Mais cette affaire « tombe mal parce que ça crée la suspicion dans un contexte de suspicion », a réagi le porte-parole du gouvernement Christophe Castaner, alors que le premier texte de loi annoncé par le nouvel exécutif est un projet de « moralisation de la vie publique » que le garde des Sceaux, François Bayrou, doit présenter avant les élections législatives (11-18 juin).

Le Premier secrétaire du PS Jean-Christophe Cambadélis a demandé « solennellement » à Richard Ferrand et à Edouard Philippe de s’exprimer. Pour Marine Le Pen (FN), M. Ferrand, auteur d’un « enrichissement personnel parfaitement immoral », doit « poser sa démission ».

« Ca meurtrit évidemment Richard qui est un homme d’une probité exceptionnelle (…) mais une chose est sûre, il n’y a rien d’illégal, il n’y a rien qui ne serait pas moral, a assuré Christophe Castaner. Il ne saurait être question» de la démission de Richard Ferrand.

Un constat que ne partage pas Eric Alt, vice-président d'Anticor, une association qui lutte contre la corruption en politique. «Il est vrai qu'on ne peut rien retenir contre lui sur le plan légal. Il ne s'agit pas d'un délit d'initié. En revanche, ce qu'on sait aujourd'hui nous permet-il de garder une confiance intacte en lui? Si c'est le cas, il faudrait envisager une démission, même si c'est sévère. La conjoncture actuelle exige d'être irréprochable.» Quant aux Républicains, ils ont annoncé qu'ils allaient formellement saisir le procureur de la République et le procureur national financier, pour l'ouverture d'une enquête. 

« C’était de l’argent privé, dans le cadre de fonctions privées »

Porte-parole de la République en marche !, Benjamin Griveaux s’est montré plus offensif. « La moralisation de la vie publique concerne l’argent public. Là, c’était de l’argent privé, dans le cadre de fonctions privées, ça n’a rien à voir », a-t-il déclaré.

« Soit vous voulez des gens qui viennent et qui ont eu une expérience dans le secteur privé, qui ont exercé pendant près de 25 ans dans le privé, et vous pouvez leur faire tous les procès que vous voulez sur leurs 25 années et vous n’aurez jamais ni de députés, ni de ministres qui viennent du secteur privé », a soutenu Benjamin Griveaux.

Selon RTL, le parquet national financier (PNF) ne se saisira pas du dossier. C'est au parquet de Brest, qui pour l'instant ne fait pas de commentaire, de décider si une enquête doit être ouverte sur ces révélations du Canard. 
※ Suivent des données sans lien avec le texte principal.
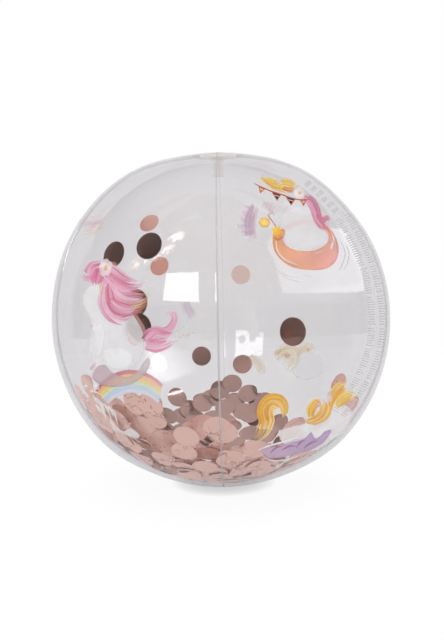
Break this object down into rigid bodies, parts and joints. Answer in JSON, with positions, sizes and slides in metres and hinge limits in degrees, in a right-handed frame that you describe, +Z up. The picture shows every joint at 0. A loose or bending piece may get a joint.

Dans sa déclaration d’intérêts remplie en 2014 comme député auprès de la Haute autorité pour la transparence de la vie publique (HATVP), Richard Ferrand fait état de rémunérations comme directeur général des Mutuelles de Bretagne jusqu’en 2013, et indique conserver l’activité de « chargé de mission auprès de la direction générale » du même établissement, avec pour ce dernier poste une rémunération de 1.250 euros par mois. Selon son entourage, il n’occupe plus cette fonction depuis décembre.

Le programme du candidat Macron prévoit que le projet de loi interdise à tout élu ou ministre d’embaucher un membre de sa famille. Pour prévenir les conflits d’intérêts, sera interdit aux parlementaires l’exercice d’activités de conseil parallèlement à leur mandat. L’exécutif souhaite également imposer un casier judiciaire vierge aux candidats aux élections et interdire plus de trois mandats identiques successifs. Pour l'instant, le Parquet national financier (PNF) a indiqué qu'il ne se saisirait pas du dossier.